Крис легонько похлопал его по руке и непринужденно заговорил о погоде, будто Эммет знает, как сейчас жарко:
— Ну и жарища, да?
Эммет благодарно кивнул. Остальные вздохнули с облегчением, будто поверили, что Эммет только что зашел сюда с улицы.
Крис оставил Эммета у двери в кабинет доктора Франклина. Эммет остановился и проводил коренастого человечка взглядом.
— Через час за тобой зайду, — бросил он через плечо.
Эммет задержался в вестибюле. «Я свободен», — подумал он и оглянулся. Коридор и вправду пуст. В голове промелькнула мысль о побеге, но ему никуда не хотелось. Даже в этом просторном, открытом коридоре у него кружилась голова, будто нежданно свалилось слишком много свободы.
Доктор Франклин встал со стула и встретил Эммета в дверях:
— Добро пожаловать, добро пожаловать.
Эммет тупо вперил в него взгляд. Он обдумывал, как будет оправдываться — он ведь поддержал Луизу на собрании.
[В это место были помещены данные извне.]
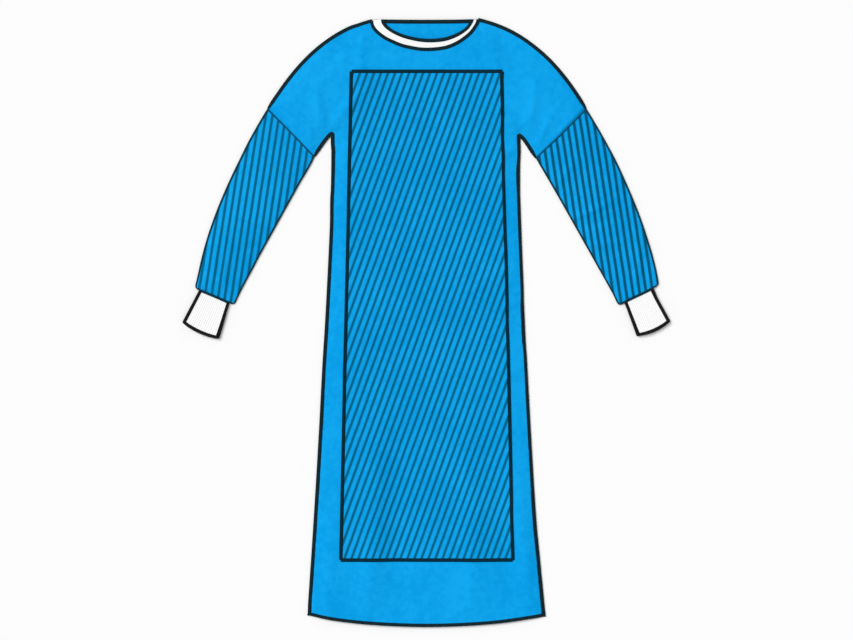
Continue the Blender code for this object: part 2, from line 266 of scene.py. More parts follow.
# Soft ridges (rise over 0) and troughs, strongest near their starts
frontCreases = tableRows(
    ("start", "end", "bow", "rise", "width"),
    ((200, 392), (96, 470), 8, 1.7, 9),
    ((198, 380), (118, 404), -6, -0.9, 8),
    ((193, 362), (128, 318), 6, 1.2, 9),
    ((206, 398), (214, 520), 10, 1.4, 11),
    ((232, 366), (278, 450), -6, 1.1, 8),
    ((118, 612), (142, 470), -10, 1.0, 12),
    ((152, 606), (236, 470), 12, -0.8, 14),
    ((90, -618), (74, -130), 10, 1.9, 24),
    ((176, -607), (150, -240), -8, -1.2, 19),
    ((214, -604), (190, -300), 4, 1.2, 14),
    ((30, 560), (62, 330), 14, 0.9, 17),
    ((186, 110), (60, 30), 16, 0.9, 16),
    ((196, -110), (110, -75), -10, 0.8, 13),
    ((-201, 390), (-112, 488), -10, 1.5, 10),
    ((-197, 376), (-104, 388), 8, -0.8, 8),
    ((-194, 352), (-142, 290), -4, 1.0, 8),
    ((-208, 402), (-226, 512), -8, 1.6, 10),
    ((-236, 372), (-270, 436), 6, 0.9, 8),
    ((-122, 610), (-128, 448), 12, 1.2, 13),
    ((-168, 598), (-250, 486), -10, -0.7, 12),
    ((-52, -622), (-48, -60), -12, -1.3, 26),
    ((-128, -615), (-108, -190), 10, 2.0, 22),
    ((-204, -606), (-182, -330), -6, 1.1, 15),
    ((-44, 556), (-20, 250), -10, 0.8, 20),
    ((-190, 176), (-50, 120), -14, 1.0, 15),
    ((-198, -30), (-104, -84), 10, 0.7, 14),
)
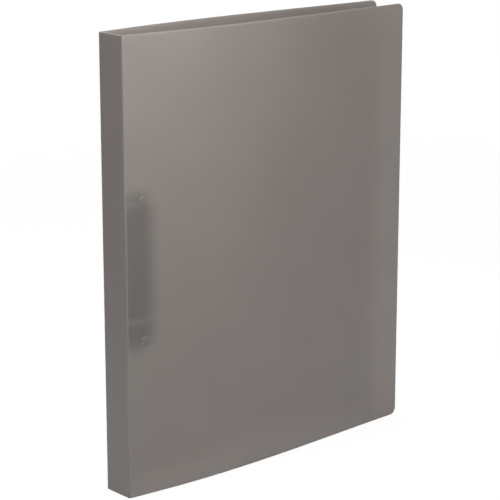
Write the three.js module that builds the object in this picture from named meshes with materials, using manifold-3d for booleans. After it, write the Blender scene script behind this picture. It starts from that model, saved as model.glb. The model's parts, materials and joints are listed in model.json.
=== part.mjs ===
// A slim A4 ring binder of translucent plastic sheet, standing upright on its lower edges.
// Millimetres, +Z up. The spine is at -X, the covers run to +X, and the back cover is at -Y.
// The origin is under the middle of the whole binder, on the surface that it stands on.

import * as THREE from 'three';
import { mergeVertices } from 'three/addons/utils/BufferGeometryUtils.js';
import Module from 'manifold-3d';

// Sheet: spine and covers
const height = 315;
const coverWidth = 258;
const spineWidth = 25;
const sheet = 0.8;
const cornerRadius = 5;
const foldGap = 0.3;
const cornerSteps = 12;

// Bow of a closed cover: straight beside the fold, then one smooth curve to the open edge
const foldLean = 6.2;
const flatBeyondPlate = 4.9;
const edgeSpread = 1.2;
const edgeLean = 1.5;
const bowSteps = 36;

// Rings: how far apart they are, their wire, and their legs down to the carriers
const ringSpacing = 80;
const ringRadius = 9;
const wireRadius = 1.4;
const ringTipGap = 0.3;
const ringToSpine = 3.2;
const legBendRun = 1.32;
const legBendRise = 0.31;
const legToWall = 0.7;
const shankRadius = 0.8;
const shankClearance = 0.2;
const peenRadius = 1.1;
const peenThickness = 0.45;
const wireSides = 12;
const ringSteps = 26;
const arcPoints = 24;
const legPoints = 5;

// Top plate over the carriers: an arch on two side walls
const plateWidth = 15;
const plateWall = 0.7;
const archRise = 2.0;
const lipReach = 0.7;
const plateBeyondRivet = 9;
const channelClearance = 0.6;
const archSegments = 10;

// Carriers that rock under the top plate
const carrierSheet = 0.7;
const carrierMidGap = 0.4;
const carrierEdgeClearance = 0.3;
const carrierEndClearance = 0.7;
const pivotInset = 0.1;
const closedTilt = 5;

// Rivets and their bushes
const rivetBeyondRing = 8;
const rivetRadius = 1.5;
const rivetClearance = 0.3;
const rivetHeadRadius = 3.5;
const rivetHeadThickness = 0.6;
const rivetTopRadius = 2.6;
const rivetTopThickness = 0.8;
const rivetChamfer = 0.2;
const domeSteps = 5;
const bushWall = 1.0;
const roundSides = 32;

// Gaps between seated pieces, and room around what moves
const seatGap = 0.3;
const slotClearance = 0.5;

// What follows from them
const degrees = Math.PI / 180;
const spineX = -coverWidth / 2;
const foldY = spineWidth / 2;
const halfPlate = plateWidth / 2;
const mechanismFromFold = ringRadius + wireRadius + ringToSpine;
const flatRun = mechanismFromFold + halfPlate + flatBeyondPlate;
const rivetSpacing = ringSpacing + 2 * rivetBeyondRing;
const plateLength = rivetSpacing + 2 * plateBeyondRivet;
const rivetHoleRadius = rivetRadius + rivetClearance;
const bushRadius = rivetHoleRadius + bushWall;
const carrierLength = rivetSpacing - 2 * (bushRadius + carrierEndClearance);
const carrierOuter = halfPlate - plateWall - carrierEdgeClearance;
const pivotX = carrierOuter - pivotInset;
const pivotY = seatGap + plateWall + seatGap + carrierSheet / 2;
const wallTop = pivotY + carrierSheet / 2 + channelClearance;
const plateHeight = wallTop + archRise;
const legFromMiddle = halfPlate - plateWall - legToWall - wireRadius;
const legLeaveAngle = Math.acos((legFromMiddle + legBendRun) / ringRadius);
const ringCentreHeight = plateHeight + legBendRise + ringRadius * Math.sin(legLeaveAngle);

const wasm = await Module();
wasm.setup();

// A closed mesh as a solid for cutting and joining
function solidOf(geometry) {
  const bare = geometry.clone();
  bare.deleteAttribute('normal');
  bare.deleteAttribute('uv');
  const merged = mergeVertices(bare);
  return new wasm.Manifold(new wasm.Mesh({
    numProp: 3,
    vertProperties: new Float32Array(merged.attributes.position.array),
    triVerts: new Uint32Array(merged.index.array),
  }));
}

function geometryOf(solid) {
  const mesh = solid.getMesh();
  const geometry = new THREE.BufferGeometry();
  geometry.setAttribute('position', new THREE.BufferAttribute(mesh.vertProperties, 3));
  geometry.setIndex(new THREE.BufferAttribute(mesh.triVerts, 1));
  geometry.computeVertexNormals();
  return geometry;
}

function prism(points, from, to) {
  const shape = new THREE.Shape(points.map(([x, y]) => new THREE.Vector2(x, y)));
  const geometry = new THREE.ExtrudeGeometry(shape, { depth: to - from, bevelEnabled: false });
  return geometry.translate(0, 0, from);
}

// An outline in X and Z, carried through the thickness from Y = from to Y = to
function slab(shape, from, to) {
  const geometry = new THREE.ExtrudeGeometry(shape, {
    depth: to - from,
    bevelEnabled: false,
    curveSegments: cornerSteps,
  });
  return geometry.rotateX(Math.PI / 2).translate(0, to, 0);
}

function roundBar(radius, fromY, toY, sides = roundSides) {
  return new THREE.CylinderGeometry(radius, radius, toY - fromY, sides)
    .translate(0, (fromY + toY) / 2, 0);
}

// Materials
function sheetMaterial() {
  return new THREE.MeshStandardMaterial({
    color: 0x7d756f,
    roughness: 0.5,
    metalness: 0,
    transparent: true,
    opacity: 0.85,
    side: THREE.DoubleSide,
  });
}

function nickelMaterial() {
  return new THREE.MeshStandardMaterial({ color: 0xb9b7b3, roughness: 0.25, metalness: 1 });
}

function lacquerMaterial() {
  return new THREE.MeshStandardMaterial({ color: 0x6b645f, roughness: 0.45, metalness: 0.2 });
}

function piece(name, geometry, material) {
  const mesh = new THREE.Mesh(geometry, material);
  mesh.name = name;
  return mesh;
}

// The fold. Spine and cover are mitred to each other, so that they open freely about its outer corner.
const mitre = 1 / Math.tan((90 + foldLean) / 2 * degrees);
const foldStart = foldGap / 2 / Math.sin((90 + foldLean) / 2 * degrees);
const foldStartInside = foldStart + sheet * mitre;

function spineSheet() {
  const outer = foldY - foldStart;
  const inner = foldY - foldStartInside;
  const outline = [
    [spineX, -outer],
    [spineX + sheet, -inner],
    [spineX + sheet, inner],
    [spineX, outer],
  ];
  return prism(outline, 0, height);
}

// The outer face of a cover, seen from above: X along the cover from its fold, Y outwards from the fold
const leanSlope = Math.tan(foldLean * degrees);
const bowStart = new THREE.Vector2(flatRun, flatRun * leanSlope);
const bowEnd = new THREE.Vector2(coverWidth, edgeSpread);
const bowReach = (coverWidth - flatRun) / 3;
const bowCurve = new THREE.CubicBezierCurve(
  bowStart,
  new THREE.Vector2(bowStart.x + bowReach, bowStart.y + bowReach * leanSlope),
  new THREE.Vector2(bowEnd.x - bowReach, bowEnd.y + bowReach * Math.tan(edgeLean * degrees)),
  bowEnd,
);
const foldDirection = new THREE.Vector2(Math.cos(foldLean * degrees), Math.sin(foldLean * degrees));

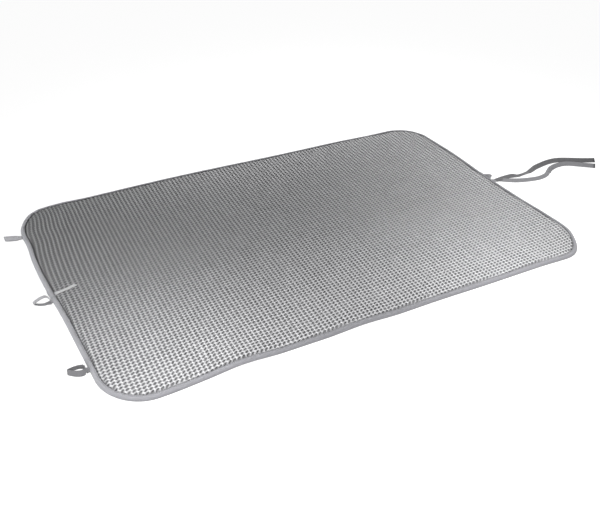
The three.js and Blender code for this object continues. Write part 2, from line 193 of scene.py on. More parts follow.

Но сейчас он не смог бы объяснить, каким образом он связан с остальными пациентами. Он сам не мог понять, отчего пошел за совершенно незнакомым человеком.
— Присаживайтесь, присаживайтесь, — сказал доктор Франклин, указывая на блестящее кресло красного дерева. — Ну как, привыкаете понемногу?
«Что я ему скажу?» — суматошно подумал Эммет. Он не представлял себе, как объяснить невероятное смятение последних месяцев — да хотя бы последнего часа — человеку, который сам такого не испытывал. Он мысленно увидел себя среди пациентов в коридоре. Изабель бьет его сумкой. Хуанита воет, прижимая к груди свой надувной мяч. Луиза на кровати какого-то общежития грызет разбитую лампочку, будто крендель. Явственно послышался голос Брюса, называющего его чужим именем.
Перед ним за столом сидел врач. «Как я смогу рассказать ему всю мою жизнь?» — думал Эммет, изучая широкий красно-коричневый галстук доктора с прилипшей каплей сырого яйца посередине. Эммету в сто раз легче было с пациентами, чем с врачами. Эмили, Дафне и Луизе, даже Брюсу и Уинстону не нужно объяснять свое прошлое. Они считали его своим. Эммет не понимал, откуда между людьми появляется дистанция, независимо от их желания и намерений, и что за доверие притягивает его к тем, а не иным людям, встраивает их в его жизнь. Он знал одно: доктор Франклин никогда не был там, где был он сам, и вряд ли возможно хотя бы описать доктору все, что Эммет видел.
Доктор терпеливо улыбнулся ему, ожидая ответа.
— Хорошо, — вяло пробормотал Эммет, будто они сидели где-нибудь в клубе. — Все хорошо.
— Я рад. А как только мы назначим вам новое лечение, все пойдет еще лучше. Мы будем стараться, чтобы ваша жизнь постепенно входила в нормальное русло.
— В глазах… иногда у меня перед глазами двигаются предметы, которые не должны двигаться.
— Но, кроме этих предметов, ничего лишнего не появляется?
— Вроде бы нет, но откуда мне точно знать? Я хочу сказать, когда я их вижу, они там и есть. Для меня, по крайней мере.
— Но вам надо учиться различать, согласны? Мне хотелось бы провести несколько тестов. Понять, как вы себя чувствуете в этом мире. Ничего сложного, все легко и просто, обычный разговор за жизнь, идет?
Эммет согласно кивнул. Он очень устал и надеялся, что угадает правильные ответы и его отпустят обратно в комнату.
— Назовите три штата на букву А.
Эммет представил себе карту, разложенную на столе, береговые линии и полуострова, раскрашенные желтым на фоне голубого бумажного моря. Он представил, как едет с Джонатаном и матерью в машине. У них была цель: путешествуя летом, касаться рукой границ каждого штата, словно это придавало смысл материным скитаниям. Они были везде, кроме двух штатов.
— Аляска, Алабама и Арканзас, — сказал Эммет, вспоминая, как мечтал когда-то совершить путешествие через ледники, к самому сердцу дикой Аляски.
— Отлично, — просиял доктор, будто Эммет сказал что-то гениальное. — А можете назвать имя нашего президента?
— Это каждый ребенок знает, — уклонился Эммет. — Я з-з-знаю, где я живу. Моя проблема не в этом.
— Но мы должны быть уверены. Порой даже самые тяжелые пациенты умело маскируют свои расстройства обаянием.
Эммет представил себе Уинстона. Как он сегодня вечером выбирается из реабилитационного центра, жадно льет керосин из стеклянной бутылки и поджигает кончик длинной деревянной спички.